* **DIRECTIONS FOR THIS TASK**
Give back the lines exactly, from the first one to the line with "RIM_CROWN_INSET = 8.6", both ends included.

* **STORED DATA**

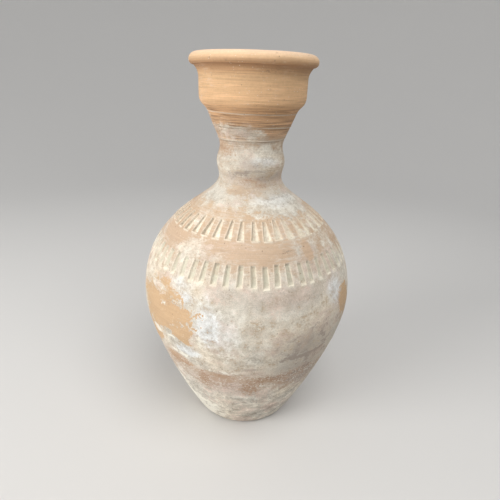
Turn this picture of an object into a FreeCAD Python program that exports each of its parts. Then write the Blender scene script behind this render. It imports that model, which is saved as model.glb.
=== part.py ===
import FreeCAD, Part
import math
import os

# A handleless storage amphora in fired clay, made the way a potter makes a tall jar: a base slab and
# five thrown sections are luted one on another along bevelled seams, and a rolled coil closes the lip.
# Millimetres.  +Z is up, and the origin is the centre of the resting face.

# Body
BASE_RADIUS = 63.5        # resting face
BELLY_RADIUS = 129.5      # widest ring
BELLY_HEIGHT = 178.0      # from the table to the widest ring
BODY_HEIGHT = 322.0       # from the table to the foot of the neck

# Neck, with its rounded collar
NECK_FOOT_RADIUS = 37.0
WAIST_RADIUS = 36.3       # the upper waist, under the mouth cup
COLLAR_STAND = 3.4        # how far the collar stands out past the upper waist
COLLAR_RISE = 16.5        # from the foot of the neck to the middle of the collar
NECK_HEIGHT = 34.5        # from the foot of the neck to its upper waist

# Mouth cup
CONE_HEIGHT = 34.5        # from the waist to the lower edge of the cup
CONE_SPREAD = 13.1        # how much wider the cone is at its top than at the waist
CUP_TURN = 20.0           # height over which the lower edge of the cup turns upright
CUP_SWELL = 9.8           # how far the cup stands out past the top of the cone
CUP_WALL_HEIGHT = 14.0    # upright part of the cup
LIP_FLARE = 12.0          # height over which the lip flares out under the rolled rim
LIP_STAND = 4.9           # how far the lip stands out past the cup

# Rolled rim
RIM_STAND = 5.0           # how far the rim stands out past the lip
RIM_HEIGHT = 13.0
RIM_SWELL = 5.5           # height above the lip where the rim is widest
RIM_CROWN_INSET = 8.6     # from the widest ring of the rim in to its highest

# Clay thickness
FLOOR = 10.0
BODY_WALL = 7.5
NECK_WALL = 7.5
CUP_WALL = 7.0
LIP_WALL = 8.1
SHOULDER_DROP = 4.5       # the hollow of the shoulder ends this far below the foot of the neck
CONE_LIFT = 4.0           # the hollow of the cup starts this far above the neck's upper waist

# Seams between the sections; the base slab is as thick as the floor and has a flat one
BODY_SEAM_DROP = 43.0     # seam of the two bowls, below the widest ring
NECK_SEAM_DROP = 11.0     # seam of the neck, below the foot of the neck
CUP_SEAM_RISE = 3.0       # seam of the mouth cup, above the neck's upper waist
BEVEL = math.radians(25.0)

# Two bands of gouged flutes: the drops are measured down from the foot of the neck
UPPER_BAND_TOP = 34.4
UPPER_BAND_DROP = 14.9
UPPER_FLUTES = 40
LOWER_BAND_TOP = 69.0
LOWER_BAND_DROP = 19.7
LOWER_FLUTES = 55
FLUTE_SHARE = 0.5         # width of a flute over the pitch of its band
FLUTE_DEPTH = 1.5

# Three thin wheel ridges round the cone, by their height above the neck's upper waist
RIDGE_RISES = (8.1, 21.5, 35.8)
RIDGE_ROUND = 1.2
RIDGE_STAND = 0.7         # how far a ridge stands out of the clay

# How the half section bends: how far a curve's handle reaches, as a share of the curve's rise or spread
HEEL_REACH = 0.125
HEEL_RISE = 0.042
BELLY_PULL_DOWN = 0.268
BELLY_PULL_UP = 0.715
SHOULDER_PULL = 0.205
COLLAR_PULL = 0.4
WAIST_PULL = 0.2
CONE_PULL = 0.5
TURN_LOW_PULL = 0.45
TURN_HIGH_PULL = 0.7
BORE_PULL = 0.42
LIP_LOW_PULL = 0.55
LIP_HIGH_PULL = 0.2
LIP_LEAN = 0.45
ROUND_PULL = 0.55
SLAB_EDGE_INSET = 0.3     # how far the floor's edge lies inside the base radius, in walls

# Radii and heights that follow from the sizes above
COLLAR_RADIUS = WAIST_RADIUS + COLLAR_STAND
CONE_TOP_RADIUS = WAIST_RADIUS + CONE_SPREAD
CUP_RADIUS = CONE_TOP_RADIUS + CUP_SWELL
LIP_RADIUS = CUP_RADIUS + LIP_STAND
MOUTH_RADIUS = LIP_RADIUS - LIP_WALL
RIM_RADIUS = LIP_RADIUS + RIM_STAND
RIM_CROWN_RADIUS = RIM_RADIUS - RIM_CROWN_INSET
WAIST = BODY_HEIGHT + NECK_HEIGHT
CONE_TOP = WAIST + CONE_HEIGHT
CUP_TOP = CONE_TOP + CUP_TURN + CUP_WALL_HEIGHT
LIP_TOP = CUP_TOP + LIP_FLARE
TOTAL_HEIGHT = LIP_TOP + RIM_HEIGHT
FAR = 2.0 * (BELLY_RADIUS + TOTAL_HEIGHT)

AXIS = FreeCAD.Vector(0, 0, 1)
HALVINGS = 50             # enough to find a height on a curve exactly


def at(radius, height):
    """A point of the half section."""
    return FreeCAD.Vector(radius, 0, height)


def curve(start, start_handle, end_handle, end):
    """A cubic curve from start to end, bent towards its two handles."""
    bezier = Part.BezierCurve()
    bezier.setPoles([start, start_handle, end_handle, end])
    return bezier


def upright(low, high, low_pull, high_pull):
    """A curve that leaves low and reaches high upright; the pulls are shares of the rise."""
    rise = high.z - low.z
    return curve(low, at(low.x, low.z + low_pull * rise), at(high.x, high.z - high_pull * rise), high)


def rounded(side, top):
    """A rounded edge: it leaves side upright and reaches top level; top may be the lower of the two."""
    return curve(side, at(side.x, side.z + ROUND_PULL * (top.z - side.z)),
                 at(top.x + ROUND_PULL * (side.x - top.x), top.z), top)


def lower_bowl(low, high):
    """The curve of the lower body: it leaves the base at an angle and reaches the belly upright."""
    rise = high.z - low.z
    heel = at(low.x + HEEL_REACH * (high.x - low.x), low.z + HEEL_RISE * rise)
    return curve(low, heel, at(high.x, high.z - BELLY_PULL_DOWN * rise), high)


def flare(low, high):
    """The curve of the lip: it leaves low upright and leans well out at high."""
    rise = high.z - low.z
    return curve(low, at(low.x, low.z + LIP_LOW_PULL * rise),
                 at(high.x - LIP_LEAN * (high.x - low.x), high.z - LIP_HIGH_PULL * rise), high)


def outer_spans():
    """The outside of the clay, from the resting face to the top of the lip."""
    belly = at(BELLY_RADIUS, BELLY_HEIGHT)
    foot = at(NECK_FOOT_RADIUS, BODY_HEIGHT)
    collar = at(COLLAR_RADIUS, BODY_HEIGHT + COLLAR_RISE)
    waist = at(WAIST_RADIUS, WAIST)
    cone_top = at(CONE_TOP_RADIUS, CONE_TOP)
    cup_low = at(CUP_RADIUS, CONE_TOP + CUP_TURN)
    cup_top = at(CUP_RADIUS, CUP_TOP)
    lean = CONE_SPREAD / CONE_HEIGHT
    cone_pull = CONE_PULL * CONE_HEIGHT
    turn_pull = TURN_LOW_PULL * CUP_TURN
    return [
        lower_bowl(at(BASE_RADIUS, 0), belly),
        upright(belly, foot, BELLY_PULL_UP, SHOULDER_PULL),
        upright(foot, collar, COLLAR_PULL, COLLAR_PULL),
        upright(collar, waist, COLLAR_PULL, COLLAR_PULL),
        curve(waist, at(waist.x, waist.z + WAIST_PULL * CONE_HEIGHT),
              at(cone_top.x - lean * cone_pull, cone_top.z - cone_pull), cone_top),
        curve(cone_top, at(cone_top.x + lean * turn_pull, cone_top.z + turn_pull),
              at(cup_low.x, cup_low.z - TURN_HIGH_PULL * CUP_TURN), cup_low),
        Part.LineSegment(cup_low, cup_top),
        flare(cup_top, at(LIP_RADIUS, LIP_TOP)),
    ]


def inner_spans():
    """The inside of the clay, from the floor to the top of the lip."""
    slab_edge = at(BASE_RADIUS - SLAB_EDGE_INSET * BODY_WALL, FLOOR)
    belly = at(BELLY_RADIUS - BODY_WALL, BELLY_HEIGHT)
    bore = WAIST_RADIUS - NECK_WALL
    bore_foot = at(bore, BODY_HEIGHT - SHOULDER_DROP)
    bore_top = at(bore, WAIST + CONE_LIFT)
    cup_low = at(CUP_RADIUS - CUP_WALL, CONE_TOP + CUP_TURN + CONE_LIFT)
    cup_top = at(cup_low.x, CUP_TOP)
    return [
        lower_bowl(slab_edge, belly),
        upright(belly, bore_foot, BELLY_PULL_UP, SHOULDER_PULL),
        Part.LineSegment(bore_foot, bore_top),
        upright(bore_top, cup_low, BORE_PULL, BORE_PULL),
        Part.LineSegment(cup_low, cup_top),
        flare(cup_top, at(MOUTH_RADIUS, LIP_TOP)),
    ]


def turned(spans):
    """The solid turned from a run of spans, closed to the axis at both ends."""
    low = spans[0].value(spans[0].FirstParameter)
    high = spans[-1].value(spans[-1].LastParameter)
    edges = [Part.makeLine(at(0, low.z), low)]
    edges += [span.toShape() for span in spans]
    edges += [Part.makeLine(high, at(0, high.z)), Part.makeLine(at(0, high.z), at(0, low.z))]
    return Part.Face(Part.Wire(edges)).revolve(FreeCAD.Vector(0, 0, 0), AXIS, 360)


def on_outside(height):
    """The point of the outside at a height, and the direction that points out of the clay there."""
    for span in outer_spans():
        low = span.value(span.FirstParameter).z
        high = span.value(span.LastParameter).z
        if low <= height <= high:
            break
    first = span.FirstParameter
    last = span.LastParameter
    for _ in range(HALVINGS):
        middle = 0.5 * (first + last)
        if span.value(middle).z < height:
            first = middle
        else:
            last = middle
    tangent = span.tangent(first)[0]
    return span.value(first), FreeCAD.Vector(tangent.z, 0, -tangent.x)


def bevelled(height):
    """The lean of a seam: square to the clay at a height, then tipped by the bevel."""
    _, out = on_outside(height)
    return math.atan2(out.z, out.x) - BEVEL


def above(height, lean):
    """Everything above the seam that meets the outside at a height, and leans out of the clay."""
    point, _ = on_outside(height)
    along = at(math.cos(lean), math.sin(lean))
    inner = point - along * (2.0 * BODY_WALL)
    outer = point + along * (0.5 * BODY_WALL)
    outline = [at(0, inner.z), inner, outer, at(FAR, outer.z), at(FAR, FAR), at(0, FAR)]
    face = Part.Face(Part.makePolygon(outline + outline[:1]))
    return face.revolve(FreeCAD.Vector(0, 0, 0), AXIS, 360)


def gouges(band_top, band_drop, count):
    """Round-bottomed cutters that lie along the clay, evenly spaced round a band."""
    high, _ = on_outside(BODY_HEIGHT - band_top)
    low, _ = on_outside(BODY_HEIGHT - band_top - band_drop)
    along = high - low
    out = FreeCAD.Vector(along.z, 0, -along.x).normalize()
    width = FLUTE_SHARE * math.pi * (high.x + low.x) / count
    radius = (0.25 * width ** 2 + FLUTE_DEPTH ** 2) / (2.0 * FLUTE_DEPTH)
    start = low + out * (radius - FLUTE_DEPTH)
    cutters = []
    for step in range(count):
        cutter = Part.makeCylinder(radius, along.Length, start, along)
        cutter.rotate(FreeCAD.Vector(0, 0, 0), AXIS, 360.0 * step / count)
        cutters.append(cutter)
    return cutters


def wheel_ridges():
    """The thin raised rings round the cone under the mouth cup."""
    rings = []
    for rise in RIDGE_RISES:
        point, out = on_outside(WAIST + rise)
        middle = point - out * (RIDGE_ROUND - RIDGE_STAND)
        ring = Part.makeTorus(middle.x, RIDGE_ROUND, FreeCAD.Vector(0, 0, middle.z), AXIS)
        rings.append(ring)
    return rings


def rolled_rim():
    """The coil that closes the lip: widest low down, and rounded over to the mouth."""
    widest = at(RIM_RADIUS, LIP_TOP + RIM_SWELL)
    crown = at(RIM_CROWN_RADIUS, TOTAL_HEIGHT)
    lip_outside = at(LIP_RADIUS, LIP_TOP)
    lip_inside = at(MOUTH_RADIUS, LIP_TOP)
    edges = [
        Part.makeLine(lip_inside, lip_outside),
        rounded(widest, lip_outside).toShape(),
        rounded(widest, crown).toShape(),
        rounded(lip_inside, crown).toShape(),
    ]
    return Part.Face(Part.Wire(edges)).revolve(FreeCAD.Vector(0, 0, 0), AXIS, 360)


def sections():
    """Every piece of clay, by name."""
    clay = turned(outer_spans()).cut(turned(inner_spans()))
    upper_band_foot = UPPER_BAND_TOP + UPPER_BAND_DROP
    seams = {
        "upper_bowl": BELLY_HEIGHT - BODY_SEAM_DROP,
        "shoulder": BODY_HEIGHT - 0.5 * (upper_band_foot + LOWER_BAND_TOP),
        "neck_with_collar": BODY_HEIGHT - NECK_SEAM_DROP,
        "mouth_cup": WAIST + CUP_SEAM_RISE,
    }
    over_slab = above(FLOOR, 0.0)
    pieces = {"base_slab": clay.cut(over_slab)}
    rest = clay.common(over_slab)
    name = "lower_bowl"
    for next_name, height in seams.items():
        upper_side = above(height, bevelled(height))
        pieces[name] = rest.cut(upper_side)
        rest = rest.common(upper_side)
        name = next_name
    pieces[name] = rest
    pieces["upper_bowl"] = pieces["upper_bowl"].cut(gouges(LOWER_BAND_TOP, LOWER_BAND_DROP, LOWER_FLUTES))
    pieces["shoulder"] = pieces["shoulder"].cut(gouges(UPPER_BAND_TOP, UPPER_BAND_DROP, UPPER_FLUTES))
    pieces["mouth_cup"] = pieces["mouth_cup"].fuse(wheel_ridges()).removeSplitter()
    pieces["rolled_rim"] = rolled_rim()
    return pieces


os.makedirs("parts", exist_ok=True)
for name, piece in sections().items():
    print(name, "solids", len(piece.Solids), "valid", piece.isValid(), "volume", round(piece.Volume))
    piece.Solids[0].exportStep(os.path.join("parts", name + ".step"))
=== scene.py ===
import math
from collections import namedtuple

import bmesh
import bpy
from mathutils import Matrix, Vector
from mathutils.geometry import interpolate_bezier


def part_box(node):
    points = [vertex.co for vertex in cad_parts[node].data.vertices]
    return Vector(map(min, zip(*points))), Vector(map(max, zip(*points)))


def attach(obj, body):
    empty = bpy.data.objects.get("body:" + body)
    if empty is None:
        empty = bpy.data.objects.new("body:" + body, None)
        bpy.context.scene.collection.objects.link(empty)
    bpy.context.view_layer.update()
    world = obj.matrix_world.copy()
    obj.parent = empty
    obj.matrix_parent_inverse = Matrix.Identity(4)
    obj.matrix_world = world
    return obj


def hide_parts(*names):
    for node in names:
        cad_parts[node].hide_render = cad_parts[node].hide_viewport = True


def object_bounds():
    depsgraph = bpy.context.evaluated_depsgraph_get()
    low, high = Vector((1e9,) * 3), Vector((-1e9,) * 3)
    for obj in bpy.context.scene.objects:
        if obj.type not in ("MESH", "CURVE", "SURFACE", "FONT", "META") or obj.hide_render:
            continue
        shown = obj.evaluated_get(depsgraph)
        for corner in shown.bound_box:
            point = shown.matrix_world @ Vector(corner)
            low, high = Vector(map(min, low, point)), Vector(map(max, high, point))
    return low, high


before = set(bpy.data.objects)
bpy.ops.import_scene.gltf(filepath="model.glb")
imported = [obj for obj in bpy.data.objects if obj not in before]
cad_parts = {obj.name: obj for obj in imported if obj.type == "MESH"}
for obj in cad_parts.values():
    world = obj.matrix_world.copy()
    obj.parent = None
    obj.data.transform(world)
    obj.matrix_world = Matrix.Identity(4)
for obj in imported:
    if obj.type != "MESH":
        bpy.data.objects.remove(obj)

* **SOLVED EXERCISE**
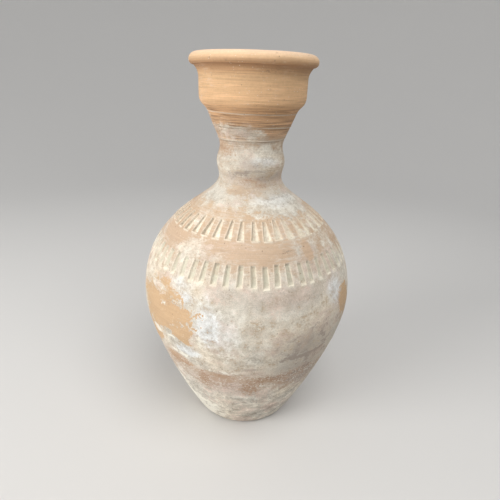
Turn this picture of an object into a FreeCAD Python program that exports each of its parts. Then write the Blender scene script behind this render. It imports that model, which is saved as model.glb.
=== part.py ===
import FreeCAD, Part
import math
import os

# A handleless storage amphora in fired clay, made the way a potter makes a tall jar: a base slab and
# five thrown sections are luted one on another along bevelled seams, and a rolled coil closes the lip.
# Millimetres.  +Z is up, and the origin is the centre of the resting face.

# Body
BASE_RADIUS = 63.5        # resting face
BELLY_RADIUS = 129.5      # widest ring
BELLY_HEIGHT = 178.0      # from the table to the widest ring
BODY_HEIGHT = 322.0       # from the table to the foot of the neck

# Neck, with its rounded collar
NECK_FOOT_RADIUS = 37.0
WAIST_RADIUS = 36.3       # the upper waist, under the mouth cup
COLLAR_STAND = 3.4        # how far the collar stands out past the upper waist
COLLAR_RISE = 16.5        # from the foot of the neck to the middle of the collar
NECK_HEIGHT = 34.5        # from the foot of the neck to its upper waist

# Mouth cup
CONE_HEIGHT = 34.5        # from the waist to the lower edge of the cup
CONE_SPREAD = 13.1        # how much wider the cone is at its top than at the waist
CUP_TURN = 20.0           # height over which the lower edge of the cup turns upright
CUP_SWELL = 9.8           # how far the cup stands out past the top of the cone
CUP_WALL_HEIGHT = 14.0    # upright part of the cup
LIP_FLARE = 12.0          # height over which the lip flares out under the rolled rim
LIP_STAND = 4.9           # how far the lip stands out past the cup

# Rolled rim
RIM_STAND = 5.0           # how far the rim stands out past the lip
RIM_HEIGHT = 13.0
RIM_SWELL = 5.5           # height above the lip where the rim is widest
RIM_CROWN_INSET = 8.6     # from the widest ring of the rim in to its highest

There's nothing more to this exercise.